You have been through all the college "firsts" together.

If you think about it, your roommate was there through all of your first college experiences. The first day of orientation, wishing you luck on the first days of classes, the first night out, etc. That is something that can never be changed. You will always look back and think, "I remember my first day of college with ____."

You were even each other's first real college friend.

You were even each other's first real college friend.

Months before move-in day, you were already planning out what freshman year would be like. Whether you previously knew each other, met on Facebook, or arranged to meet in person before making any decisions, you made your first real college friend during that process.

SEE ALSO: 18 Signs You're A Little Too Comfortable With Your Best Friends

The transition from high school to college is not easy, but somehow you made it out on the other side.

It is no secret that transitioning from high school to college is difficult. No matter how excited you were to get away from home, reality hit at some point. Although some people are better at adjusting than others, at the times when you were not, your roommate was there to listen. You helped each other out, and made it through together.

Late night talks were never more real.

Remember the first week when we stayed up talking until 2:00 a.m. every night? Late night talks will never be more real than they were freshman year. There was so much to plan for, figure out, and hope for. Your roommate talked, listened, laughed, and cried right there with you until one of you stopped responding because sleep took over.

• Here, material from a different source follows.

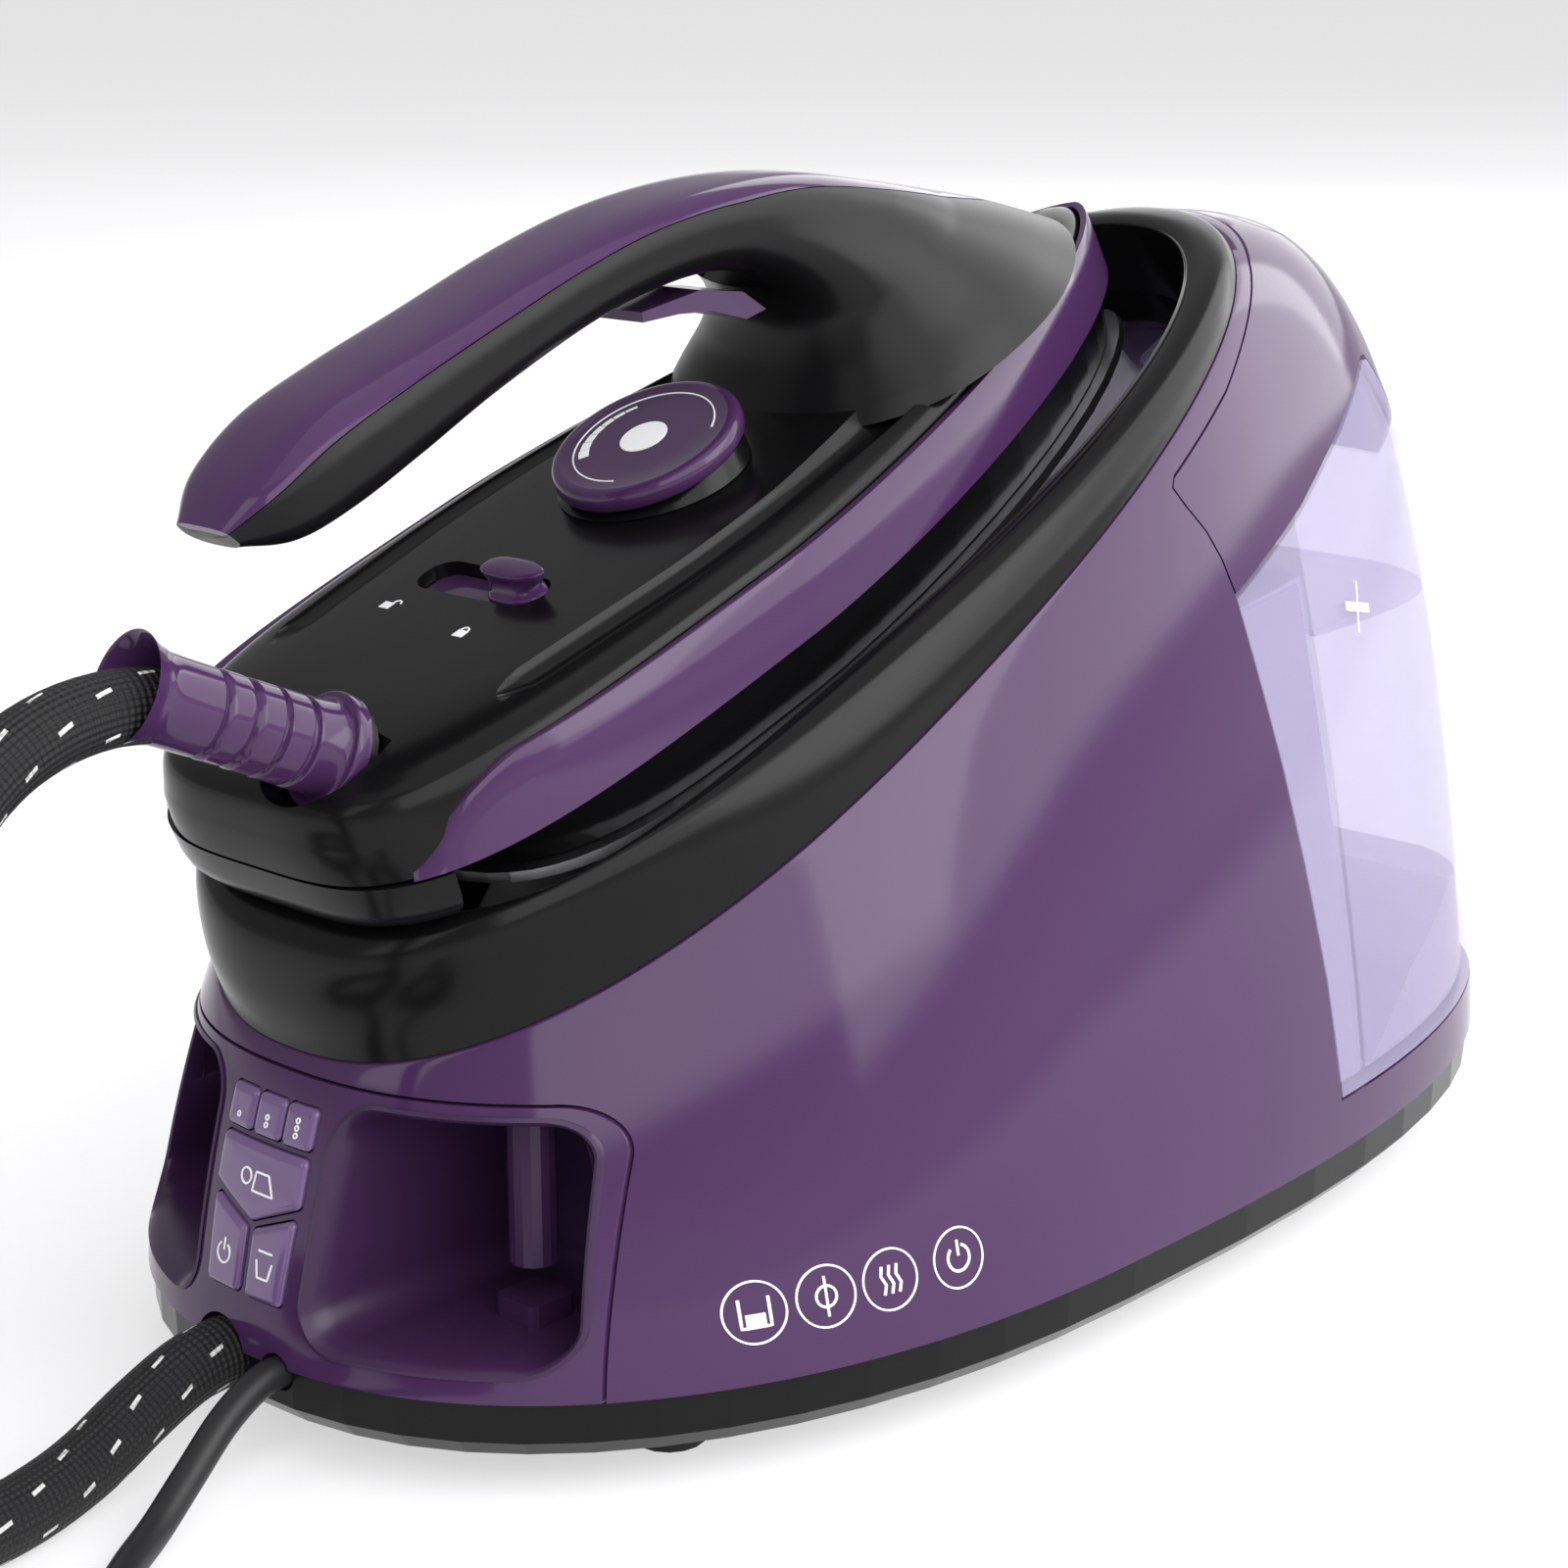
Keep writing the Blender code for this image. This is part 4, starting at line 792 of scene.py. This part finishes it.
def make_tank():
    """Clear tank with its partition and floor, purple cover with a filler flap."""
    seam = [(y + SEAM_GAP, z - SEAM_GAP) for y, z in SEAM[9:]]
    seam[-1] = (0.0528 + SEAM_GAP, LEDGE_Z + SEAM_GAP)
    side = [(COVER_EDGE[0][0] + SEAM_GAP, COVER_EDGE[0][1] - SEAM_GAP)] + seam
    side += [(0.26, LEDGE_Z + SEAM_GAP)] + [(y, z - SEAM_GAP) for y, z in COVER_EDGE[:0:-1]]
    floor = LEDGE_Z + SEAM_GAP + TANK_WALL
    rear = [(0.0702, floor), (0.0797, 0.1900), (0.10, 0.28), (0.26, 0.28), (0.26, floor)]
    front = [(0.0, floor), (0.0, 0.150), (0.0753, 0.1560), (0.0680, floor)]
    hollows = [
        carve(
            skin_block(TANK_WALL), [("INTERSECT", slab(space, "X", -0.2, 0.2))],
        ) for space in (rear, front)
    ]
    tongue_hole = carve(
        skin_wall(-0.002, 0.0019),
        [("INTERSECT", slab(grown(np.array(TONGUE), SEAM_GAP), "Y", 0.12, 0.24))],
    )
    steps = [("INTERSECT", slab(side, "X", -0.2, 0.2)), ("DIFFERENCE", tongue_hole)]
    steps += [("DIFFERENCE", hollow) for hollow in hollows]
    tank = carve(skin_block(0.0), steps)
    inner = 0.0026
    pale = [(0.078, 0.1420), (0.190, 0.1360), (0.190, 0.1345), (0.078, 0.1405)]
    low = [
        (0.0735, floor + 0.0003), (0.190, floor + 0.0003), (0.190, 0.0560), (0.150, 0.0620),
        (0.105, 0.0520),
    ]
    for name, outline, finish in (("tank_shelf", pale, TANK_MILKY), ("tank_sump", low, TANK_SMOKY)):
        made = carve(skin_block(inner), [("INTERSECT", slab(outline, "X", -0.2, 0.2))])
        piece(name, made, finish, "tank", sharp=30)
    smoky = carve(
        skin_wall(inner, inner + 0.0008),
        [
            (
                "INTERSECT",
                slab(
                    [(0.0, floor + 0.0003), (0.0, 0.150), (0.0735, 0.1540), (0.0665, floor + 0.0003)], "X",
                    -0.2, 0.2,
                ),
            ),
            (
                "INTERSECT",
                slab(
                    [(y + SEAM_GAP, z) for y, z in SEAM[7:]] + [(0.26, LEDGE_Z), (0.26, 0.160)], "X", -0.2,
                    0.2,
                ),
            ),
        ],
    )
    piece("tank_front_lining", smoky, TANK_SMOKY, "tank", sharp=30)
    piece("water_tank", tank, TANK_CLEAR, "tank", stands_for=["tank_shell"], sharp=30)
    upper = [(y, z - SEAM_GAP) for y, z in SEAM[:4]] + [(y + SEAM_GAP, z) for y, z in SEAM[4:9]]
    cover_side = upper + [(y, z + SEAM_GAP) for y, z in COVER_EDGE[1:]] + [(0.26, 0.2550)]
    tongue = carve(skin_wall(0.0, 0.0014), [("INTERSECT", slab(TONGUE, "Y", 0.12, 0.24))])
    flap = rounded([(-0.022, 0.122), (0.022, 0.122), (0.022, 0.152), (-0.022, 0.152)], 0.005, 8)
    cover = carve(skin_wall(0.0, 0.0025), [
        ("INTERSECT", slab(cover_side, "X", -0.2, 0.2)), ("UNION", tongue),
        ("DIFFERENCE", slab(grown(flap, SEAM_GAP), "Z", 0.212, 0.28)),
    ])
    piece("cover", cover, PURPLE, "tank", stands_for=["tank_cover"], sharp=32)
    lid = carve(skin_wall(0.0, 0.0025), [("INTERSECT", slab(flap, "Z", 0.212, 0.28))])
    piece("flap", lid, PURPLE, "flap", stands_for=["filler_flap"], sharp=32)


# ------------------------------------------------------------------ iron


def iron_ring(inset, h, nose=0.0, heel=IRON_LENGTH, around=224):
    turn = np.linspace(0, TAU, around, endpoint=False)
    x, p = egg(turn, nose + inset, IRON_WIDEST, heel - inset, IRON_HALF_WIDTH - inset, 1.52, 3.8)
    return iron_place(p, x, h)


def make_iron_body():
    """Heel cap, coloured side band and the black body with a channel along each side of its deck."""
    cap = sheet_mesh(
        "heel",
        np.array(
            [
                iron_ring(0.0020, -0.0105), iron_ring(0.0008, -0.0085), iron_ring(0.0003, -0.0060),
                iron_ring(0.0, -0.0004),
            ]
        ),
        wrap_columns=True, cap=True,
    )
    places = iron_place(np.array([-0.05, 0.2768, 0.2768, -0.05]), 0.0, np.array([-0.02, -0.02, 0.01, 0.01]))
    cap = carve(outward(cap), [("DIFFERENCE", slab(places[:, 1:], "X", -0.1, 0.1))])
    piece("heel", cap, BLACK, "iron", stands_for=["heel_cap"], sharp=35)

    turn = np.linspace(-np.pi, np.pi, 513)
    x, p = egg(turn, 0.0, IRON_WIDEST, IRON_LENGTH, IRON_HALF_WIDTH, 1.52, 3.8)
    turn = turn[p < 0.2835]
    sections = []
    for inset, share in (
        (0.0, 0.0), (0.0006, 0.25), (0.0016, 0.6), (0.0028, 0.92), (0.0034, 1.0), (0.0046, 1.0),
        (0.0056, 0.98), (0.0022, 0.0),
    ):
        x, p = egg(turn, inset, IRON_WIDEST, IRON_LENGTH - inset, IRON_HALF_WIDTH - inset, 1.52, 3.8)
        fade = np.clip((0.2835 - p) / 0.030, 0, 1)
        high = 0.0012 + (BAND_HEIGHT - 0.0012) * np.sin(fade * np.pi / 2)
        sections.append(iron_place(p, x, 0.0002 + (high - 0.0002) * share))
    solid(
        "coloured_band", np.array(sections).transpose(1, 0, 2), PURPLE, "iron", stands_for=["side_band"],
        sharp=35,
    )

    rows = flowing(
        [
            (0.0040, 0.0070, 0.0, 0.2958), (0.0062, 0.0150, 0.0, 0.2952), (0.0078, 0.0180, 0.002, 0.2900),
            (0.0120, 0.0200, 0.006, 0.2860), (0.0200, 0.0210, 0.012, 0.2800),
            (0.0300, DECK_HEIGHT, 0.020, 0.2750),
        ],
        6,
    )
    rings = [iron_ring(0.0027, 0.0002, 0.0, 0.2946)] + [iron_ring(*row) for row in rows]
    body = outward(sheet_mesh("body", np.array(rings), wrap_columns=True, cap=True))
    steps = []
    for side in (1, -1):
        path = np.array(
            [
                (0.092, 0.0265), (0.105, 0.0300), (0.125, 0.0345), (0.145, 0.0375), (0.165, 0.0395),
                (0.190, 0.040), (0.215, 0.0385), (0.236, 0.0370), (0.250, 0.0360),
            ]
        )
        line = flowing(path, 8)
        route = iron_place(line[:, 0], side * line[:, 1], 0.0232)
        share = np.linspace(0, 9, len(line))
        ends = np.sqrt(np.clip(share, 0.02, 1) * np.clip(9 - share, 0.02, 1))
        radius = ends * (0.0052 + 0.0028 * np.clip(1 - share / 4, 0, 1))
        steps.append(("DIFFERENCE", tube("channel", route, radius, 20)))
    slot = rounded([(0.2065, -0.0225), (0.2185, -0.0225), (0.2185, 0.0145), (0.2065, 0.0145)], 0.0055, 8)
    steps.append(
        (
            "DIFFERENCE",
            sheet_mesh(
                "slot", np.array([iron_place(slot[:, 0], slot[:, 1], h) for h in (0.0165, 0.0300)]),
                wrap_columns=True, cap=True,
            ),
        )
    )
    flange = iron_place(0.2730, 0.0130, 0.0183)
    steps.append(
        (
            "DIFFERENCE",
            spun(
                "relief_hole", flange - 0.004 * RELIEF_DIR, RELIEF_DIR, [(0.0132, 0.0), (0.0132, 0.06)], 48,
            ),
        )
    )
    piece("body", carve(body, steps), BLACK, "iron", stands_for=["upper_body"], sharp=35)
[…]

You saw each other at your absolute lowest.

It was difficult being away from home. It hurt watching relationships end and losing touch with your hometown friends. It was stressful trying to get in the swing of college level classes. Despite all of the above, your roommate saw, listened, and strengthened you.

...but you also saw each other during your highest highs.

After seeing each other during the lows, seeing each other during the highs was such a great feeling. Getting involved on campus, making new friends, and succeeding in classes are only a few of the many ways you have watched each other grow.

There was so much time to bond before the stresses of college would later take over.

Freshman year was not "easy," but looking back on it, it was more manageable than you thought at the time. College only gets busier the more the years go on, which means less free time. Freshman year you went to lunch, dinner, the gym, class, events, and everything else possible together. You had the chance to be each other's go-to before it got tough.

No matter what, you always bounced back to being inseparable.

Phases of not talking or seeing each other because of business and stress would come and go. Even though you physically grew apart, you did not grow apart as friends. When one of you was in a funk, as soon as it was over, you bounced right back. You and your freshman roommate were inseparable.

The "remember that one time, freshman year..." stories never end.

Looking back on freshman year together is one of my favorite times. There are so many stories you have made, which at the time seemed so small, that bring the biggest laughs today. You will always have those stories to share together.

SEE ALSO: 15 Things You Say To Your Roommates Before Going Out

The unspoken rule that no matter how far apart you grow, you are always there for each other.

It is sad to look back and realize everything that has changed since your freshman year days. You started college with a clean slate, and all you really had was each other. Even though you went separate ways, there is an unspoken rule that you are still always there for each other.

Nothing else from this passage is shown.